Got those long, skinny, impossibly wide-striding Roadrunner legs into gear, leaving nothing but flames behind him.

He ran his full length and bounced, his full length and bounced, his full length and bounced, then found he was on another planet. One that was flat and smooth and green and had had no other players, no presses or zones or rolling zones, or coaches or strategies.

That was free, timeless, with a big, fat, easy, empty goal in front of him.

 

I felt for the Collingwood player who chased him the whole way without once giving up. Veins popping, teeth gnarling, head exploding, he gave it the lot, writing himself into trivia questions, without ever quite getting there.

He was my hero. The one with the front row seat to something amazing.

 

The best players, I thought, you could raffle, depending on how you view a game. O’Keefe did what you’d expect of a quality on-baller and then some. Pendleberry was the champion he is, poised in chaos, playing another, simpler game than anyone out there, McVeigh was relentless. His smoothers and little things there are still no stats for were an inspiration. His want in the 3rd quarter palpable. Jetta didn’t get heaps of it, but every time the game was there for winning, he won it.

He is no pretty boy, no hulk, or superstar. Just honest, like the club he captains.

Rhys, for me, though, did way more than his job dictates. He was a defensive winger who stopped the ball on the line, who took them on, who attacked with some sort of calm poise and anger, and set up goals, delivering deep inside the forward 50. Who took that extra step, hit targets.

Who charged, both from the very beginning and everywhere.

That’s me though. A backman’s view.  In some games it comes down to if you like the Superstar, the underrated Champion, the gutsy leader, the freakish match-winner, or the bloke, in the forgotten first half, who laid the platform. The one served with revenge and redemption.

Not that it matters.

With that run, that goal, Jetta raised the dust of a cold, empty, nowhere pub stuck in its rut. He had the farmers and ghost ships, myself and barman screaming, throwing our hands in the air.

I’ve forgotten more games I’ve played than I’ll ever remember. In a fortnight of feasting, in a lifetime, matches come and go, even finals.

 

But brilliance lasts forever.

Comments

  1. I like your comment about Nathan Brown writing himself into trivia questions.

    Graeme “Jerker” Jenkin played 127 games for Collingwood and another 22 for Essendon. Some of these games were pretty good – Good enough to win him Victorian selection in 1970. He also has the distinction of being the last boy from Collingwood Tech. to play for the Magpies. However he is now mostly known as “Jezza’s stepladder”.

    Nathan Brown should be known as the bloke who replaced Simon Prestigiacomo in the drawn Grand Final of 2010 when Presti declared himself unavailable and played so well that Presti couldn’t get his place back for the Replay. It would be a shame if he was only remembered as the bloke who couldn’t catch Lewis Jetta in the 2012 Preliminary Final.

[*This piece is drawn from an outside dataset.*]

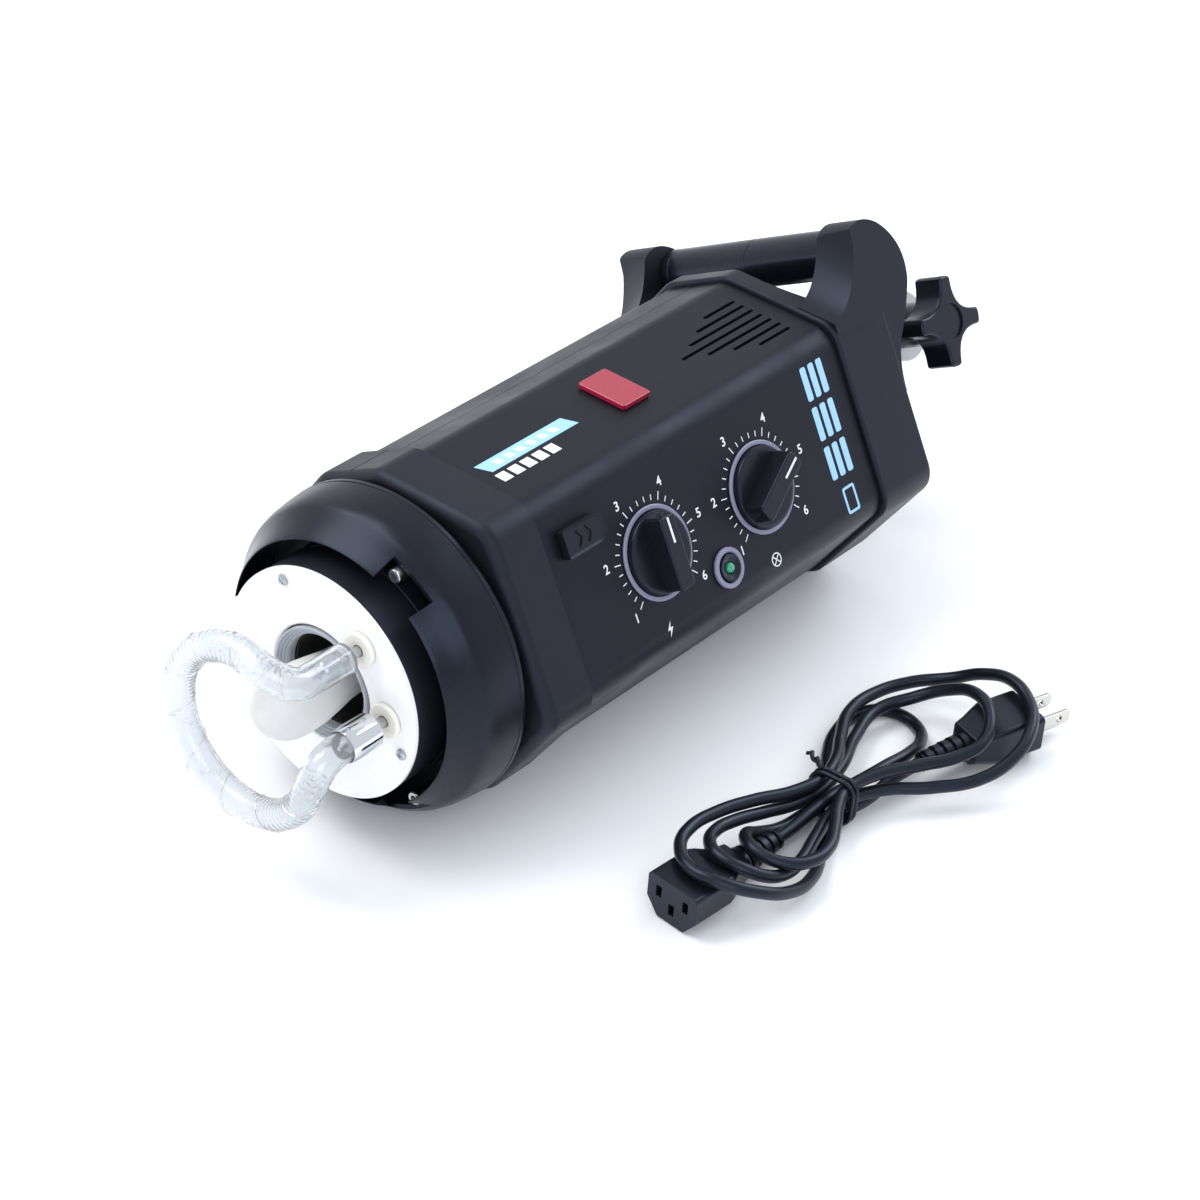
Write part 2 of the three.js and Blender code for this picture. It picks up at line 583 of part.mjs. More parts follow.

  2. Jetta’s goal was brilliant, no question, but for me that passage of play epitomised the season for Collingwood.

    Whenever the Pies turned the ball over in their forward line, the opposition (in this case Sydney) would stream into an empty half of the ground with NO Collingwood players goal side. Why? Because we were too busy trying to implement the forward press. What would follow would usually be Heath Shaw waving his hands, remonstrating with a teammate: “Why didn’t you cover for me?”. The worst case was when Hawthorn beat us in about Round 16. I reckon the Hawks kicked 7 or 8 uncontested goals that week, just by handballing/kicking to loose players in their 50. Madness! Bucks has some tinkering to do with the gameplan in 2013.

  3. I agree, DB, Collingwood’s game plan made it possible. But the sheer electricity of him taking them on…

  4. A great read – really enjoy the way you tell a story.

  5. Totally agree Matt, it was electric ….if only channel 7 had not switched to about 6 different cameras angles during Jetta’s run. For a piece of play like that, all you needed was the traditional side-on camera to appreciate the brilliance of what took place. I hate using that corporate wankword “brand”, but channel 7 are doing everything they can to destory the AFL “brand” with their cameria angles.

    (Not to mention Bruce’s stats, Denis trying to be Oscar Wilde, Hamish trying to be Bert Newton, and the continual missing of ruck contests because they were showing replays or shots of the crowd).

  6. DB, the crowd shots. Depends on who’s directing, but they are the single worst aspect of footy coverage by a mile, when they focus solely on the fat, awkward or ugly, as if they are freaks. It is nasty, spiteful, vain and so horribly SMUG. Arian. They are FANS! The lifeblood of the game. I loath it.

  7. What’s with the overhead camera shot at centre bounces? Perhaps you can appreciate how the onballers are setting up but there’s no context as to whether the ball is coming up or going down. I suspect its more about the Toyota logo for the centre circle.

  8. Correct.

  9. He ran too far.Naitanui ran too far.It’s good to see the umpires get caught up too

  10. I thought maybe so. Three bounces probably should not take you from half back to almost goal square, but I DON’T CARE! Haha. It was magic!

  11. Skip of Skipton says:

    I didn’t notice he had run too far without bouncing the Sherrin. When you can scoot and boot like L.Jetta, time and meterage and whatnot become irrelevant. He bounced three times? That’ll do!

  12. Skip of Skipton says:

    I did notice big N.Brown busting his pooper in pursuit. Bigger effort than Hooker chasing Lance.

  13. Skip, wish I’d said it half as good!